| TASK REQUIREMENTS |
Print, exactly as they stand, the lines from the start of the listing to the line containing "lenslet_depth: float = 0.12 * MM", inclusive.

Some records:
+ + + + + + +
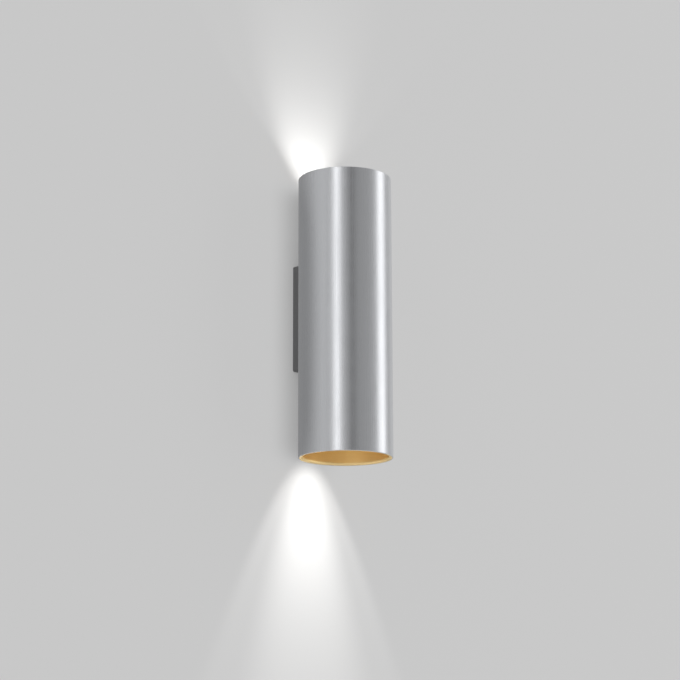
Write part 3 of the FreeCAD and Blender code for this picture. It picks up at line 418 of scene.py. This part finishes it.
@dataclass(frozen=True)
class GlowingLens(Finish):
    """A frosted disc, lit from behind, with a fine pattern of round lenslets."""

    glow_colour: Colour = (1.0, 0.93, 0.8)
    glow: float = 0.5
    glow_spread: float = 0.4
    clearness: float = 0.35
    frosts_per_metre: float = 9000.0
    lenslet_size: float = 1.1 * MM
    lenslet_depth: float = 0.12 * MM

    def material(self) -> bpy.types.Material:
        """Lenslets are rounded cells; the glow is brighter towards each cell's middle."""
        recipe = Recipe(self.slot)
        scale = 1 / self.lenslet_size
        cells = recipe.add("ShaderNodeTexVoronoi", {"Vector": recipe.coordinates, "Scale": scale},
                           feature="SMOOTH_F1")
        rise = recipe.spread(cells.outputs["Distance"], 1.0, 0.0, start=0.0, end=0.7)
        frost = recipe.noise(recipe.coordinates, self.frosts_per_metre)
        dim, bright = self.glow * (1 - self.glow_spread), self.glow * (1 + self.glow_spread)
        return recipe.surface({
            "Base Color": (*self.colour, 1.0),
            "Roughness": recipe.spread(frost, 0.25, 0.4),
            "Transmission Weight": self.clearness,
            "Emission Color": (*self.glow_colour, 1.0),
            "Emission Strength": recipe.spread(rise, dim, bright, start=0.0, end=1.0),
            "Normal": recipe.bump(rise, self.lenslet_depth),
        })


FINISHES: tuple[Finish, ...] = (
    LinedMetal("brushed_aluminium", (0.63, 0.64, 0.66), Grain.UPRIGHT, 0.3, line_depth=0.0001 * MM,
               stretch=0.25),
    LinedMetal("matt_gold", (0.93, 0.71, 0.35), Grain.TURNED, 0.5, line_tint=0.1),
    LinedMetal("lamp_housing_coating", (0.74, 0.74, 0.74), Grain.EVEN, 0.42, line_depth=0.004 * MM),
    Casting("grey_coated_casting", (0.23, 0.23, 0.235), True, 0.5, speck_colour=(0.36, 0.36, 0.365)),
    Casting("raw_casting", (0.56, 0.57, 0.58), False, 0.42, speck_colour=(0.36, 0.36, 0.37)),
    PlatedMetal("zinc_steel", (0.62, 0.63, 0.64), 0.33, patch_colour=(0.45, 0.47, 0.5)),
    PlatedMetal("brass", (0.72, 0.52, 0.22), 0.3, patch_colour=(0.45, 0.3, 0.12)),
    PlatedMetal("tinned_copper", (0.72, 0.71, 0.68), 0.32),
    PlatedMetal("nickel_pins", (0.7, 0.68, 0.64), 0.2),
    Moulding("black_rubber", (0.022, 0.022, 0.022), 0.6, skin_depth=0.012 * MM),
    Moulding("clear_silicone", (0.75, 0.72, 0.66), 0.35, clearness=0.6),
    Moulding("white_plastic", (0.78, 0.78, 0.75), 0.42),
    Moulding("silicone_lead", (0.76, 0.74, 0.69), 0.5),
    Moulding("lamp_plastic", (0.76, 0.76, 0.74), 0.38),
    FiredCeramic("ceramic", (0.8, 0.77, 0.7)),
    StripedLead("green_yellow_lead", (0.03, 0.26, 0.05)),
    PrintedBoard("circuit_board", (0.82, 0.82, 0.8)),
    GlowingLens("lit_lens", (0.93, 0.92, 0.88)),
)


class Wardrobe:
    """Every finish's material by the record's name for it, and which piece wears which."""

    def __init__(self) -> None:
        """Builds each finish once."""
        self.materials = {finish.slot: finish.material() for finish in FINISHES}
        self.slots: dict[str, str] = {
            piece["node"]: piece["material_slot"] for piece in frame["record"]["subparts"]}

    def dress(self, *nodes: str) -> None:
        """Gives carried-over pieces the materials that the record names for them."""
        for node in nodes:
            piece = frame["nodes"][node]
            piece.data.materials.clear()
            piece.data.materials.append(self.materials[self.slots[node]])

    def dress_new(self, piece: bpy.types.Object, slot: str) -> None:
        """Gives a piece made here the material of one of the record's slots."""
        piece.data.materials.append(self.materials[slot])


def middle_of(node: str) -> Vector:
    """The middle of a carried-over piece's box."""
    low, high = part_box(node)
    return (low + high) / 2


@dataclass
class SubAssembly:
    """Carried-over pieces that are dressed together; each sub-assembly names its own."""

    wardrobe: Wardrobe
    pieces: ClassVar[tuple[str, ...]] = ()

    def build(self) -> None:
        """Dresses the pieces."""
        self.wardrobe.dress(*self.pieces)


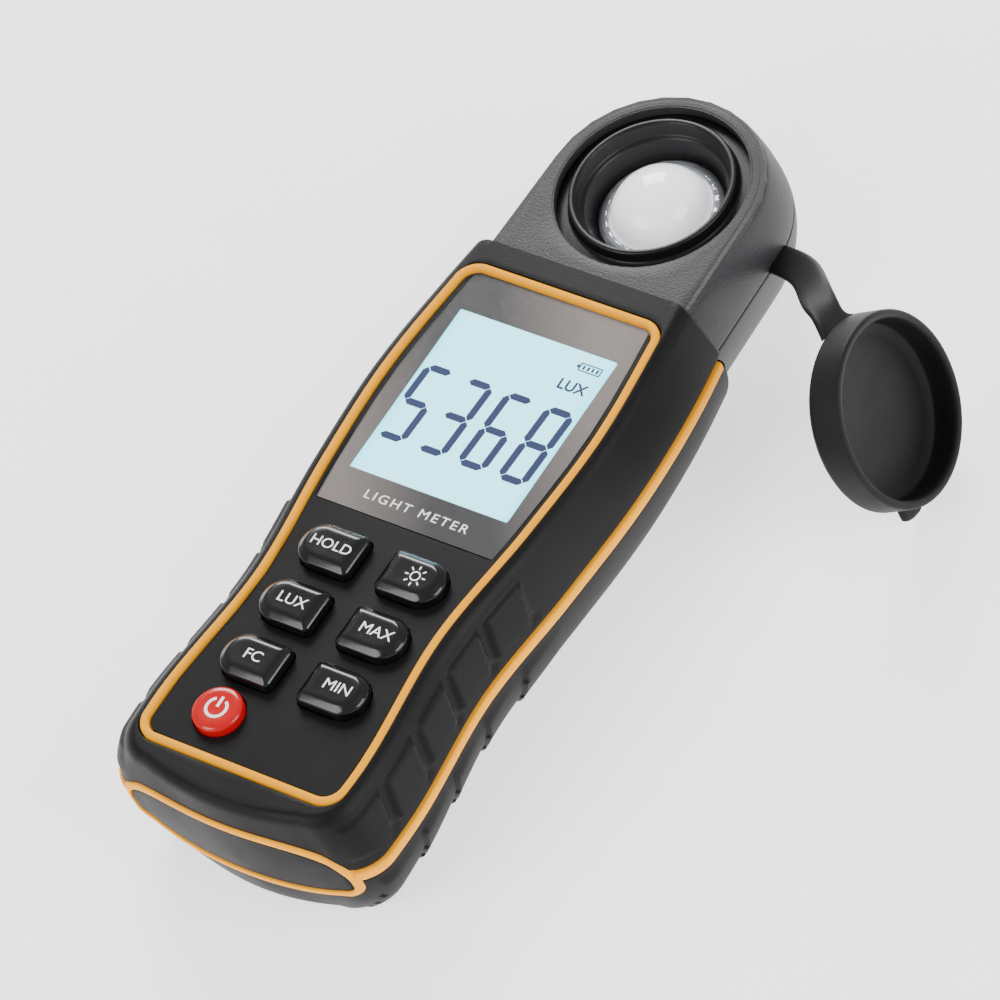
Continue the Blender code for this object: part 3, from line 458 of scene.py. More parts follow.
+ + + + + + +
| SOLUTION |
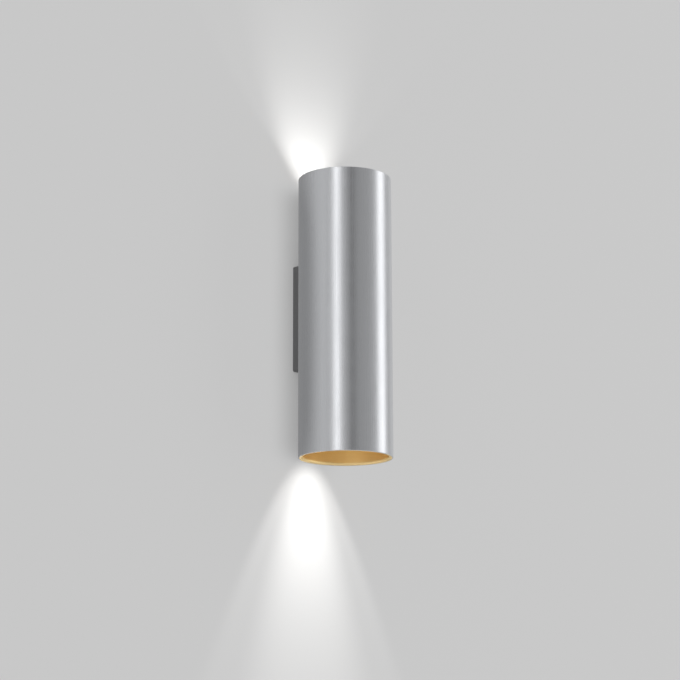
Write part 3 of the FreeCAD and Blender code for this picture. It picks up at line 418 of scene.py. This part finishes it.
@dataclass(frozen=True)
class GlowingLens(Finish):
    """A frosted disc, lit from behind, with a fine pattern of round lenslets."""

    glow_colour: Colour = (1.0, 0.93, 0.8)
    glow: float = 0.5
    glow_spread: float = 0.4
    clearness: float = 0.35
    frosts_per_metre: float = 9000.0
    lenslet_size: float = 1.1 * MM
    lenslet_depth: float = 0.12 * MM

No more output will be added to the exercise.